12. Skin contusion, red 1/2x1/2 inches over posterior aspect of left elbow.
13. Skin contusion red in colour 1/2 x 1/2 inches over lateral aspect of upper 1/3rd of left thigh.
14. Three skin contusions red in colour each 1/2x1/2 inches over laterial aspect of left knee.
15. Abrasion 3" long over upper 1/3rd of on front of right thigh.
16. Skin contusion 1x1 inch red over right knee
17. Skin contusion red 2x2 inches over lateral aspect of lower part of right side of chest
18. Skin contusion red 1x1 inches with multiple small abrasions over posterior part of middle 1/3rd of right side of chest.

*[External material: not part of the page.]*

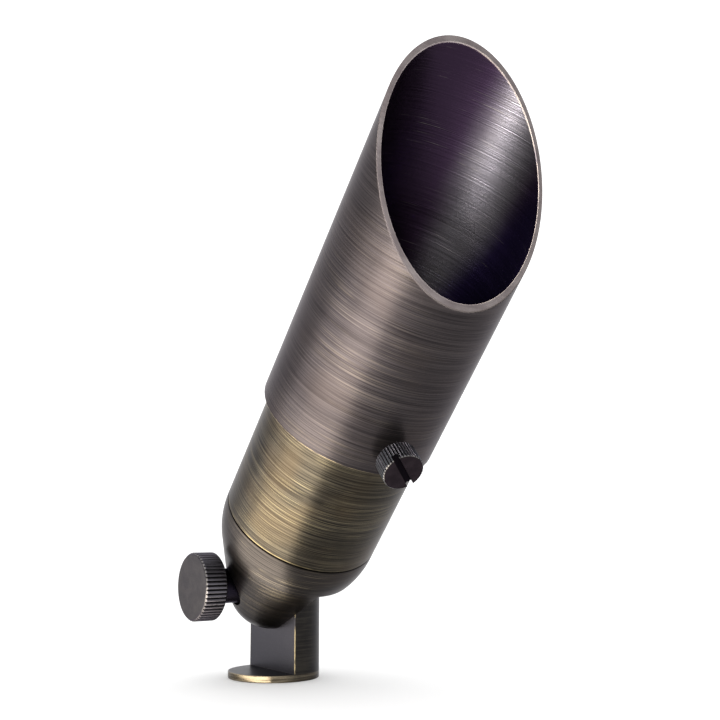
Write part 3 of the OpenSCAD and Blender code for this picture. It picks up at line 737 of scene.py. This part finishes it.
# The lamp inside the tube, its holder, and the soft pieces
reflector = {
    "neck": 8.5, "rear": 71.011, "middle": 94.267, "radius": 24.761, "wall": 1.8, "lip": 24.75,
    "lipRear": 95.011, "lipFront": 98.011, "hole": 4.55, "columns": 36, "rows": 11,
}
plainTones = {
    "mirrorCoat": ((0.80, 0.80, 0.83), (0.88, 0.87, 0.86)),
    "blackRubber": ((0.014, 0.014, 0.015), (0.045, 0.043, 0.040)),
    "brightZinc": ((0.46, 0.47, 0.50), (0.62, 0.62, 0.63)),
    "clearGlass": ((0.90, 0.95, 0.95), (0.96, 0.98, 0.97)),
    "frostedGlass": ((0.90, 0.88, 0.80), (0.96, 0.95, 0.90)),
    "whiteCeramic": ((0.78, 0.76, 0.71), (0.86, 0.85, 0.81)),
    "ceramicSpeck": (0.45, 0.41, 0.35),
    "whiteNylon": ((0.66, 0.65, 0.60), (0.76, 0.75, 0.71)),
}


def mirrorCoat():
    finish = Finish("mirrorCoat", Metallic=1.0)
    where = finish.place(lampFrame)
    cloud = finish.noise(where, (0.15, 0.15, 0.15), 3)
    grain = finish.noise(where, (2.0, 2.0, 2.0), 2)
    finish.feed(
        Base_Color=finish.mottle(cloud, plainTones["mirrorCoat"]),
        Roughness=(cloud - 0.5) * 0.08 + 0.10,
    )
    finish.bump(grain, 0.3, 0.01)
    return finish


def buildReflector():
    r = reflector
    start = math.asin(r["neck"] / r["radius"])
    stop = math.pi / 2 + math.asin((r["lipRear"] - r["middle"]) / r["radius"])
    outline = [(0, r["rear"]), (r["neck"], r["rear"])]
    for i in range(1, 24):
        a = start + (stop - start) * i / 24
        outline.append((r["radius"] * math.sin(a), r["middle"] - r["radius"] * math.cos(a)))
    outline += [(r["lip"], r["lipRear"]), (r["lip"], r["lipFront"]), (0, r["lipFront"])]
    bowl = r["radius"] - r["wall"]
    first = math.asin(r["hole"] / bowl)
    rings = [(r["hole"], r["rear"] - 1)]
    for i in range(r["rows"] + 1):
        a = first + (stop - first) * i / r["rows"]
        rings.append((bowl * math.sin(a), r["middle"] - bowl * math.cos(a)))
    rings.append((r["lip"] - r["wall"], r["lipFront"] + 1))
    hollow = bmesh.new()  # the bowl's inside, in triangular facets: every second ring is half a step round
    levels = []
    for level, (wide, height) in enumerate(rings):
        turns = [math.tau * (i + 0.5 * (level % 2)) / r["columns"] for i in range(r["columns"])]
        levels.append([hollow.verts.new((wide * math.cos(a), wide * math.sin(a), height)) for a in turns])
    for level, (low, high) in enumerate(zip(levels, levels[1:])):
        for i in range(r["columns"]):
            after = (i + 1) % r["columns"]
            if level % 2:
                hollow.faces.new((low[i], high[after], high[i]))
                hollow.faces.new((low[i], low[after], high[after]))
            else:
                hollow.faces.new((low[i], low[after], high[i]))
                hollow.faces.new((low[after], high[after], high[i]))
    for ring in (levels[0], levels[-1]):
        hollow.faces.new(ring)
    bmesh.ops.recalc_face_normals(hollow, faces=hollow.faces)
    shape = combine(lathe(outline, 128), hollow, "DIFFERENCE")
    addPiece("facetedReflector", shape, lampFrame, mirrorCoat(), "lamp", "reflector", 5)


def rubber():
    finish = Finish("blackRubber", Specular_IOR_Level=0.35)
    where = finish.place(footFrame)
    grain = finish.noise(where, (3.5, 3.5, 3.5), 3)
    dust = finish.noise(where, (0.4, 0.4, 0.4), 3, 0.6).step(0.45, 0.70)
    finish.feed(
        Base_Color=finish.mix(dust * 0.5, *plainTones["blackRubber"]),
        Roughness=(grain - 0.5) * 0.2 + 0.68,
    )
    finish.bump(grain, 0.5, 0.03)
    return finish


def zinc():
    finish = Finish("brightZinc", Metallic=1.0)
    where = finish.place(footFrame)
    spangle = finish.noise(where, (0.9, 0.9, 0.9), 2)
    rolled = finish.noise(where, (0.3, 4.0, 0.3), 3, 0.6)
    finish.feed(
        Base_Color=finish.mottle(spangle, plainTones["brightZinc"]),
        Roughness=(rolled - 0.5) * 0.2 + (spangle - 0.5) * 0.12 + 0.34,
    )
    finish.bump(rolled, 0.4, 0.02)
    return finish


def clearGlass():
    finish = Finish("clearGlass", IOR=1.5, Transmission_Weight=1.0)
    where = finish.place(lampFrame)
    smear = finish.noise(where, (0.12, 0.05, 0.12), 3, 0.6)
    specks = finish.noise(where, (1.6, 1.6, 1.6), 2).step(0.66, 0.74)
    finish.feed(
        Base_Color=finish.mix(smear.step(0.4, 0.7), *plainTones["clearGlass"]),
        Roughness=smear.step(0.48, 0.70) * 0.02 + specks * 0.08,
    )
    return finish


def frostedGlass():
    finish = Finish("frostedGlass", IOR=1.46, Transmission_Weight=0.7)
    where = finish.place(lampFrame)
    grain = finish.noise(where, (2.2, 2.2, 2.2), 3)
    cloud = finish.noise(where, (0.25, 0.25, 0.25), 2)
    finish.feed(
        Base_Color=finish.mottle(cloud, plainTones["frostedGlass"]),
        Roughness=(grain - 0.5) * 0.3 + 0.42,
    )
    finish.bump(grain, 0.4, 0.02)
    return finish


def ceramic():
    finish = Finish("whiteCeramic", Coat_Weight=0.4, Coat_Roughness=0.15)
    where = finish.place(lampFrame)
    cloud = finish.noise(where, (0.12, 0.12, 0.12), 3)
    specks = finish.noise(where, (1.3, 1.3, 1.3), 2).step(0.66, 0.72)
    colour = finish.mottle(cloud, plainTones["whiteCeramic"])
    finish.feed(
        Base_Color=finish.mix(specks * 0.5, colour, plainTones["ceramicSpeck"]),
        Roughness=(cloud - 0.5) * 0.2 + 0.34,
    )
    finish.bump(cloud + specks * 0.1, 0.4, 0.05)
    return finish


def nylon():
    finish = Finish("whiteNylon", Subsurface_Weight=0.15, Subsurface_Scale=0.001)
    where = finish.place(clampFrame)
    grain = finish.noise(where, (2.5, 2.5, 2.5), 3)
    finish.feed(
        Base_Color=finish.mottle(grain, plainTones["whiteNylon"]),
        Roughness=(grain - 0.5) * 0.2 + 0.55,
    )
    finish.bump(grain, 0.4, 0.02)
    return finish


buildReflector()
coat(
    rubber(), "foot_bushing", "cap_bushing", "cap_seal", "lens_gasket", "glide_seal_rear", "glide_seal_front"
)
coat(
    zinc(), "knuckle_washer", "lamp_pins", "socket_bridge", "bridge_screw_left", "bridge_screw_right",
    "socket_screw",
)
coat(clearGlass(), "lens", "cover_glass")
coat(frostedGlass(), "light_capsule")
coat(ceramic(), "lamp_base", "socket")
coat(nylon(), "clamp_pad")
print("lamp, holder and soft pieces made")

# Camera, floor and lights: places and sizes in mm
view = {
    "place": (361.46, -205.22, 58.26),
    "forward": (-0.8219, 0.5527, 0.1381),
    "lens": 55.42,
    "skyPower": 1.36,
}
camera = bpy.data.objects.new("camera", bpy.data.cameras.new("camera"))
bpy.context.collection.objects.link(camera)
camera.location = Vector(view["place"]) * mm
camera.rotation_mode = "QUATERNION"
camera.rotation_quaternion = Vector(view["forward"]).to_track_quat("-Z", "Y")
camera.data.lens = view["lens"]
camera.data.sensor_width = 36
camera.data.clip_start = 0.01
camera.data.clip_end = 60
bpy.context.scene.camera = camera

floorMesh = bmesh.new()
bmesh.ops.create_grid(floorMesh, x_segments=1, y_segments=1, size=12)
floorData = bpy.data.meshes.new("floor")
floorMesh.to_mesh(floorData)
floorMesh.free()
floor = bpy.data.objects.new("floor", floorData)
bpy.context.collection.objects.link(floor)
paper = Finish("floorPaper", Base_Color=(0.94, 0.94, 0.94, 1), Roughness=0.9, Specular_IOR_Level=0.2)
floorData.materials.append(paper.material)

world = bpy.data.worlds.new("studio")
world.use_nodes = True
world.node_tree.nodes["Background"].inputs[0].default_value = (1, 1, 1, 1)
world.node_tree.nodes["Background"].inputs[1].default_value = view["skyPower"]
bpy.context.scene.world = world


def softbox(name, look):
    data = bpy.data.lights.new(name, "AREA")
    data.shape = "RECTANGLE"
    data.size = look["size"][0] * mm
    data.size_y = look["size"][1] * mm
    data.energy = look["power"]
    data.color = look["colour"]
    data.spread = math.radians(look.get("spread", 180))
    lamp = bpy.data.objects.new(name, data)
    bpy.context.collection.objects.link(lamp)
    lamp.location = Vector(look["place"]) * mm
    lamp.rotation_mode = "QUATERNION"
    if "aim" in look:
        back = (Vector(look["place"]) - Vector(look["aim"])).normalized()
        side = Vector(look["up"]).cross(back).normalized()
        lamp.rotation_quaternion = Matrix((side, back.cross(side), back)).transposed().to_quaternion()
    else:  # lies flat and shines up
        flat = Matrix.Rotation(math.radians(look["turn"]), 4, "Z") @ Matrix.Rotation(math.pi, 4, "X")
        lamp.rotation_quaternion = flat.to_quaternion()
    lamp.visible_camera = False
    if "only" in look:  # a flagged light that reaches one piece
        lit = bpy.data.collections.new(name)
        lit.objects.link(bpy.data.objects[look["only"]])
        lamp.light_linking.receiver_collection = lit


lights = {
    "lowPanel": {
        "place": (69.6, -228.2, 0.2), "turn": -44.5, "size": (385, 235),
        "power": 2.5, "colour": (1.0, 0.93, 0.80),
    },
    "leftPanel": {
        "place": (-280, -610, 0.2), "turn": 0, "size": (500, 700),
        "power": 5.2, "colour": (1.0, 0.96, 0.90),
    },
    "farPanel": {
        "place": (-1300, -1500, 0.2), "turn": 0, "size": (1600, 1800),
        "power": 42.0, "colour": (1.0, 0.97, 0.95),
    },
    "mouthStrip": {
        "place": (310, -400, 108), "aim": (110, 0, 150), "up": (0.6646, 0, 0.7472), "size": (120, 280),
        "power": 0.9, "colour": (1.0, 0.99, 0.98), "spread": 28, "only": "glareShroud",
    },
    "deepStrip": {
        "place": (430, -314.5, 184.5), "aim": (105, 0, 140), "up": (0.6646, 0, 0.7472), "size": (60, 220),
        "power": 1.3, "colour": (1.0, 0.99, 0.98), "spread": 28, "only": "glareShroud",
    },
}
for name, look in lights.items():
    softbox(name, look)

bpy.context.scene.view_settings.view_transform = "Standard"
bpy.context.scene.view_settings.look = "None"
print("camera, floor and lights set")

Internal appearances:- 12th rib is fractured over right side with injury to IVC. (inferior Vena Cava). Blood clots and blood are found in abdominal cavity volume about 3 litres. Stomach is empty. Other internal organs like heart, lungs, liver, spleen, kidneys and intestines are normal. Brain is normal." The Doctor opined that the death was due to acute haemorrhage and shock due to injury to the inferior vena cava. The Doctor does not depose, and there is no evidence, that any of the other injuries and particularly injuries No.1 and 2 were such that in the normal course would have resulted in death. As noted above in the opinion of the Doctor death was a result of the blow to the rib of the deceased. That blow, according to the deposition of PW.1, was given by Accused No.3.
The trial Court acquitted all except A-1, A-2 and A-6, (i.e., three Respondents before this Court). We have read the judgment of the trial Court. The trial Court has believed the evidence of PW.1 i.e. the eye- witness. We cannot fanthom how A-3 was still acquitted by the trial Court.
We also find that the trial Court has convicted these three Respondents under Section 302 simplicitor i.e. without the aid of Section 34 or 149 IPC.
The trial Court also convicted them under Sections 324 and 379 IPC also.
The State filed no appeal against the acquittal of the other accused persons. The Appellant also did not file any Appeal. The Respondents (herein) filed an Appeal against their conviction. The High Court also believed the evidence of PW.1. The High Court then held as follows:
"Most of the injuries found are on non-vital parts of the deceased and they are simple. As such we find that they cannot be said to have intended to cause the death or would have had the knowledge that the injuries caused by them would result in thedeath of the deceased. We, therefore, find the appellants guilty of offence under Sec.324 IPC." The High Court then set aside the conviction under Section 302 but maintained sentence under Section 324 and sentenced them for a period of two years. The High Court also maintained the sentence under Section 379 and sentenced them for a period of two years.
The State has not filed any Appeal. However, the Appellants have come to this Court against the judgment of the High Court. As noted above, the overt act, which resulted in death, was attributed to Accused No.3. He has been acquitted. No Appeal was filed against that acquittal. This Court, cannot, at this stage interfere with that acquittal. The Respondents (herein) were not charged under Section 302 read with Section 34 or Section 149 IPC. The High Court was thus right in setting aside their conviction under Section 302 IPC. The High Court is obviously referring to injuries other than the one on the rib when it states that they are on non-vital parts. By terming the other injuries as simple the High Court is obviously meaning that they are not grievous as defined in Section 320 IPC. Also the High Court has obviously kept in mind the fact that there is no evidence on record that any of the other injuries were such as would, in the ordinary course, have resulted in death. Thus, we see no reason to interfere with the conviction. However, in our view, this is a fit case where the High Court should have imposed fine upon the Respondents and should have invoked the provision of Section 357 of the Code of Criminal Procedure. It is proved that Respondents were responsible for theft of Rs.8,000/- and ear studs of PW.1. PW.1 has also lost her husband who was the main earning member. Therefore, over and above the sentence imposed by the High Court, we also impose fine on each of the Respondents in a sum of Rs.10,000/- (ten thousand) each. In default of payment of fine they shall undergo a further period of one year each. In case the fine or any part thereof is recovered, the same shall be paid over to PW.1 The Appeal stands disposed off accordingly.